__GIVEN TASK__
How does the data below read from its first line through the line containing "import math"? Print those lines exactly.

==========

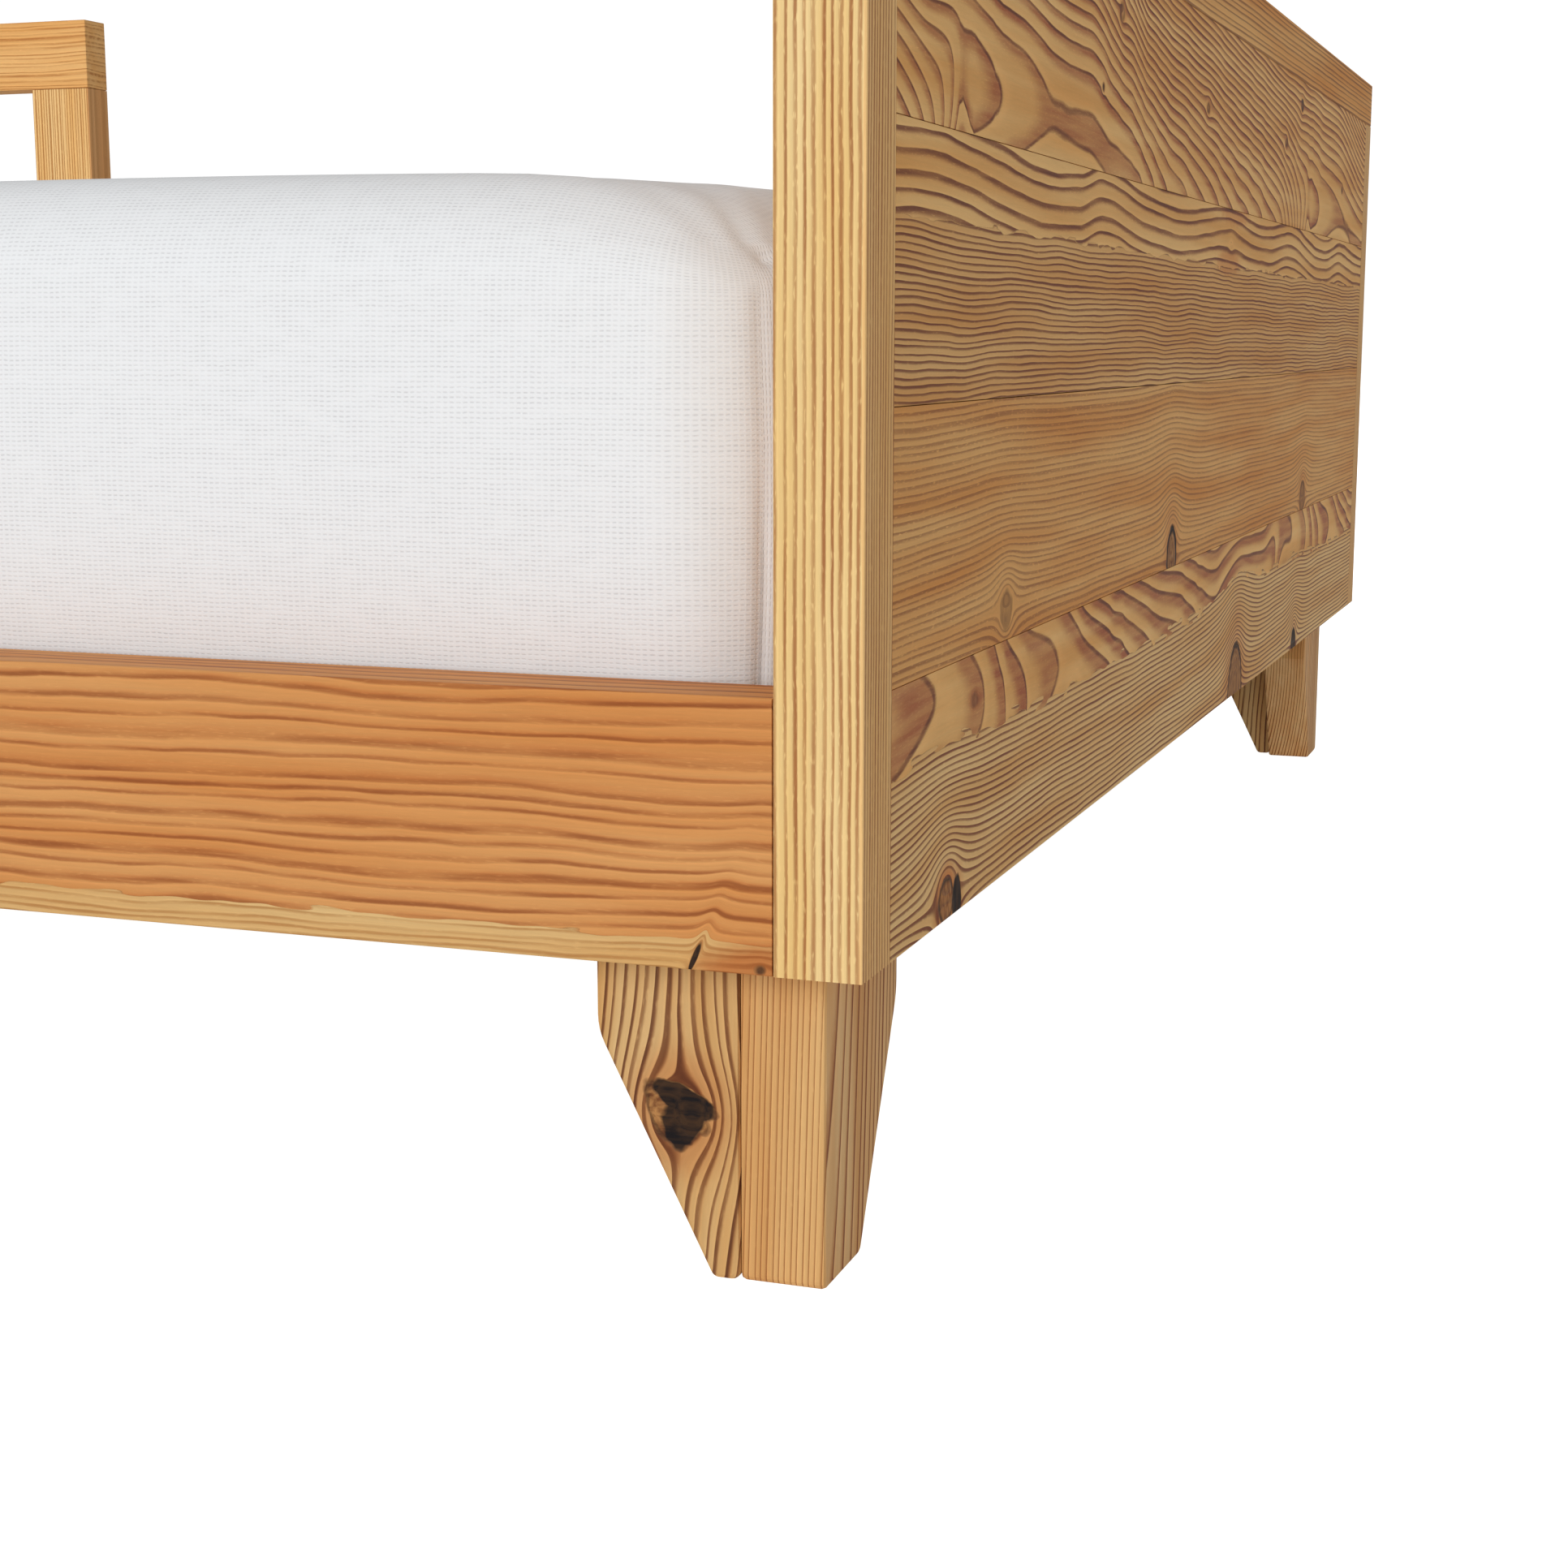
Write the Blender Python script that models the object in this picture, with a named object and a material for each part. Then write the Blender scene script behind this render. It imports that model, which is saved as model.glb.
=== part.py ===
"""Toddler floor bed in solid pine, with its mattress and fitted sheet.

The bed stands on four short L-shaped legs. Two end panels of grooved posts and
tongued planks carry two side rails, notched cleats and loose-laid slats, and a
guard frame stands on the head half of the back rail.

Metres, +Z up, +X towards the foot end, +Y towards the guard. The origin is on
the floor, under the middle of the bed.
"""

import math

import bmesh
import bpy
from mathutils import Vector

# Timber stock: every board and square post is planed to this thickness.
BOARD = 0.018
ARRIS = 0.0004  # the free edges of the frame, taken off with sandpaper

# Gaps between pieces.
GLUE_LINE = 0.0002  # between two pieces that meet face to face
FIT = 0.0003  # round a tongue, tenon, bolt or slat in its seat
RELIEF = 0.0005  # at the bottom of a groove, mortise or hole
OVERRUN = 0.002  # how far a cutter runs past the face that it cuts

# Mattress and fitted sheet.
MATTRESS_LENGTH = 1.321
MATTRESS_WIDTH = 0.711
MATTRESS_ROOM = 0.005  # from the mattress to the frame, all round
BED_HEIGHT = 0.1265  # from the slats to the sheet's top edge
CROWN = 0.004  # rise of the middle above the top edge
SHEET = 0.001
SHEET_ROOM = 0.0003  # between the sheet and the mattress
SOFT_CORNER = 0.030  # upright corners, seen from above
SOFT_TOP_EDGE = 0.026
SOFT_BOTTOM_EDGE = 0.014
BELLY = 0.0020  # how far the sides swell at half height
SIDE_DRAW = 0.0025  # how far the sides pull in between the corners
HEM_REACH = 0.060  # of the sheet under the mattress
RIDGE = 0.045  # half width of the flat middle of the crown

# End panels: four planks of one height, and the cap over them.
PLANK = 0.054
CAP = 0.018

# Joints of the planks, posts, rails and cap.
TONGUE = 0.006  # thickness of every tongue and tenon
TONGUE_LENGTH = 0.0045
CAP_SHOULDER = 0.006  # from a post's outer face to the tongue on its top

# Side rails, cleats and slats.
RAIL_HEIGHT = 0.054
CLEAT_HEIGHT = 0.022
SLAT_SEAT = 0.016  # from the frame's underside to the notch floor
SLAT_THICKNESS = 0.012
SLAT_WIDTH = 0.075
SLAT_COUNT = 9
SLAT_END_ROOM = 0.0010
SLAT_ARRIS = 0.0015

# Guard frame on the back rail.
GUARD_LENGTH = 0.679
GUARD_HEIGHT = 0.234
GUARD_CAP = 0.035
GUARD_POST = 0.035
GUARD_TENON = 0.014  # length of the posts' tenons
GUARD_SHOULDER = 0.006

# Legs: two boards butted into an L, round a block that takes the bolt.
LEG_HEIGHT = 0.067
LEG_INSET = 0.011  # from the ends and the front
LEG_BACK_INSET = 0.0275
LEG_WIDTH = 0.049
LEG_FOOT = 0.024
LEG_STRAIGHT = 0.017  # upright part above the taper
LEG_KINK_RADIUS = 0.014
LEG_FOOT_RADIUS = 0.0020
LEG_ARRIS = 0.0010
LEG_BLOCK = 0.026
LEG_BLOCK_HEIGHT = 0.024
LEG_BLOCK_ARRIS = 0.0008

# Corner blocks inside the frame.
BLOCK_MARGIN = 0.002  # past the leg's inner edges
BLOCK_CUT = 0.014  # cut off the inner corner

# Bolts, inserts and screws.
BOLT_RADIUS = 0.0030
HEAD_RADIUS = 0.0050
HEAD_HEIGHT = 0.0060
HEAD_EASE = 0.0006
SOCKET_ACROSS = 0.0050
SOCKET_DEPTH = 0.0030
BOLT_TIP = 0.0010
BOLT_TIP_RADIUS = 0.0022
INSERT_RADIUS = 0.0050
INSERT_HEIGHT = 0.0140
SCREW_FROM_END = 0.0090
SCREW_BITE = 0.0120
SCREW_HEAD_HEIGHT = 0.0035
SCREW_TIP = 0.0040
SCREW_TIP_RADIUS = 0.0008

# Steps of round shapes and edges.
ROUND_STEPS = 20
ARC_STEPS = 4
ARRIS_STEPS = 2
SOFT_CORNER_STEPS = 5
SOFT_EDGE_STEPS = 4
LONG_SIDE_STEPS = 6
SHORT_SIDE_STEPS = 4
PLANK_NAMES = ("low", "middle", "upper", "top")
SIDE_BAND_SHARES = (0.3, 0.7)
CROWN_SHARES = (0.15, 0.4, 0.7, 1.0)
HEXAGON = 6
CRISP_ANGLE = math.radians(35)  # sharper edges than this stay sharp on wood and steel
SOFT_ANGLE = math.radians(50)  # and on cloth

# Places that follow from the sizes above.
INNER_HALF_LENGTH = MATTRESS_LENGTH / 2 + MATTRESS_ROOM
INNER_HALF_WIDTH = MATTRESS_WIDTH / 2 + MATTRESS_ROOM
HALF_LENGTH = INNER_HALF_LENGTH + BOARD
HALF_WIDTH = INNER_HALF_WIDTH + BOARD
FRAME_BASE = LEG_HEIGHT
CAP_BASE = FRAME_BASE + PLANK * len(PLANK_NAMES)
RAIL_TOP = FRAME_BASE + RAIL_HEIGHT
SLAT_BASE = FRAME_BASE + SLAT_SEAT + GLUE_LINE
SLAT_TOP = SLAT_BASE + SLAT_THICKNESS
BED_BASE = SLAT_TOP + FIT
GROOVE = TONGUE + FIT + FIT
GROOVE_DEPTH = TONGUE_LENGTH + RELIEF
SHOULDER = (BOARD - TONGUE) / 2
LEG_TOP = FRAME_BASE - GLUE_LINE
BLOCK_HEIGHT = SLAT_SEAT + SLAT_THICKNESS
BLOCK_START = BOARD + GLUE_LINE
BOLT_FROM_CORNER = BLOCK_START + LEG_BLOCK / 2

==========

__PROBLEM SOLUTION__
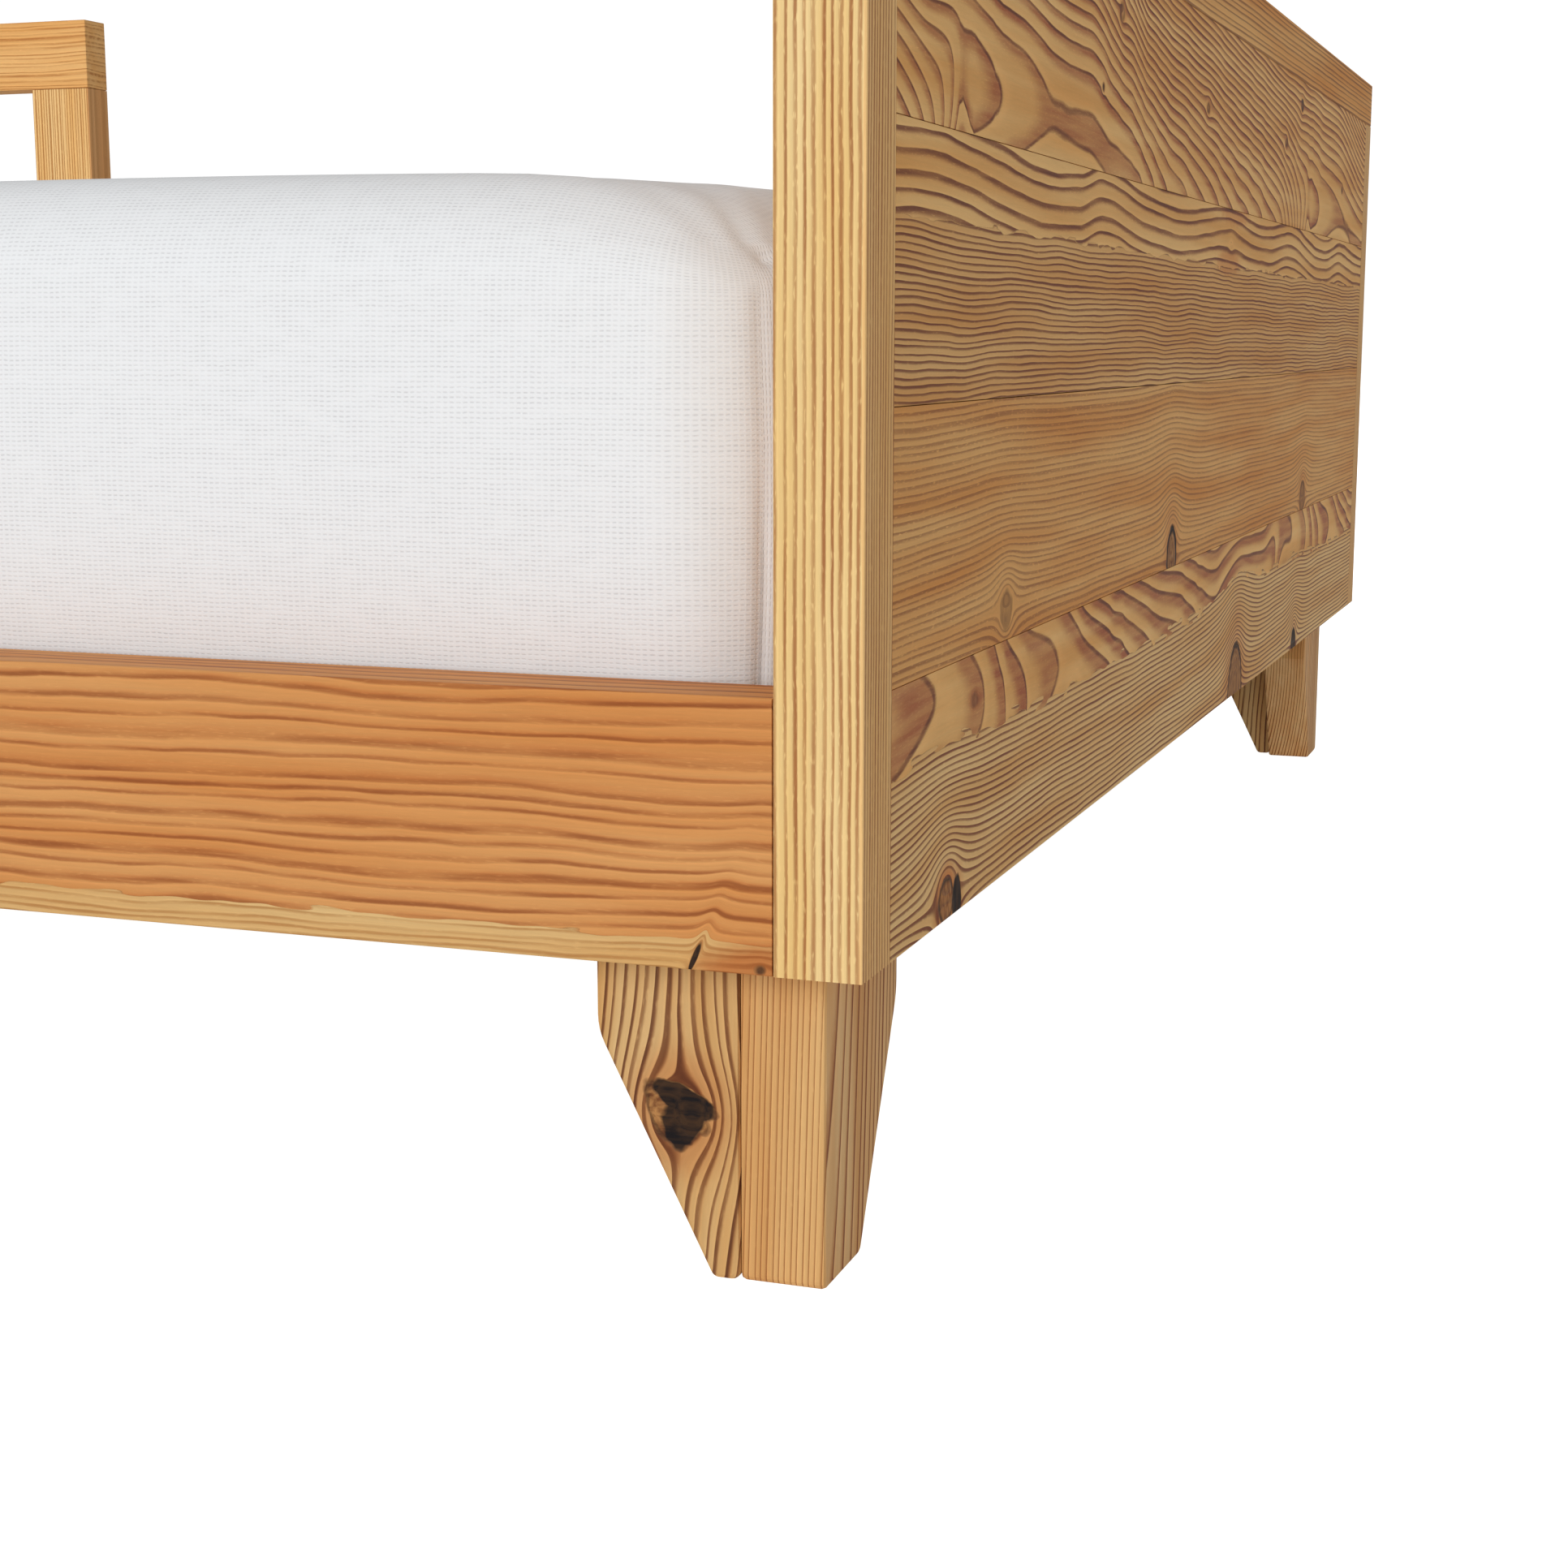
Write the Blender Python script that models the object in this picture, with a named object and a material for each part. Then write the Blender scene script behind this render. It imports that model, which is saved as model.glb.
=== part.py ===
"""Toddler floor bed in solid pine, with its mattress and fitted sheet.

The bed stands on four short L-shaped legs. Two end panels of grooved posts and
tongued planks carry two side rails, notched cleats and loose-laid slats, and a
guard frame stands on the head half of the back rail.

Metres, +Z up, +X towards the foot end, +Y towards the guard. The origin is on
the floor, under the middle of the bed.
"""

import math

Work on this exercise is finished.